EVENT ||--o| INCIDENT : escalates
INCIDENT ||--o{ ACTION : triggers
ADMIN ||--o{ ACTION : "can issue"
INCIDENT ||--o| ARCHIVE : "stored in S3"
What I built
A complete endpoint security platform, solo:
- Python endpoint agent for Linux & macOS — USB monitoring, DNS-based site checks, and local policy evaluation with offline enforcement.
- MQTT over mutual TLS transport with per-device identity for agent↔backend comms.
- Rule/policy engine with versioned, centrally-managed policies that score severity and select the response.

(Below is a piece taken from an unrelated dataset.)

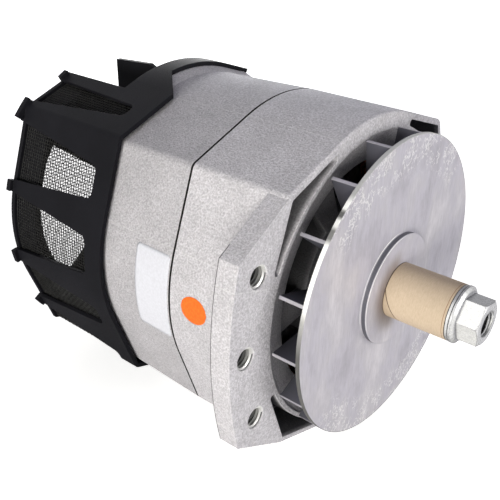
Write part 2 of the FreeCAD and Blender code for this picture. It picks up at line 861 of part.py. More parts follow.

- Real-time incident response — encrypt and archive offending data to S3, delete it, then warn or lock the machine by severity.
- Command dispatcher for remote warn / lock / wipe.
- Flask admin dashboard for real-time fleet monitoring, incident review, and one-click lockdown — with a full audit trail of admin actions.
Challenges & trade-offs
- Dynamic policy engine — the hardest part was letting policies change live across the fleet without redeploying agents: rules are evaluated locally on each endpoint, yet stay centrally managed and versioned so a single policy update propagates everywhere securely.
- USB tracking — reliably catching and acting on removable-media events across both Linux and macOS (each with its own device subsystem) fast enough to archive and wipe before data could be copied off.
Outcome
- Protected a fleet of 50+ machines holding confidential government data, giving admins real-time visibility and instant lockdown of any machine.
- Handles ~5–6 incidents per day with automated, severity-based response.
- From an unauthorized USB insertion to system lockdown in under ~5 minutes, with an encrypted forensic archive preserved for every incident.
- ~90% fleet uptime across the deployment.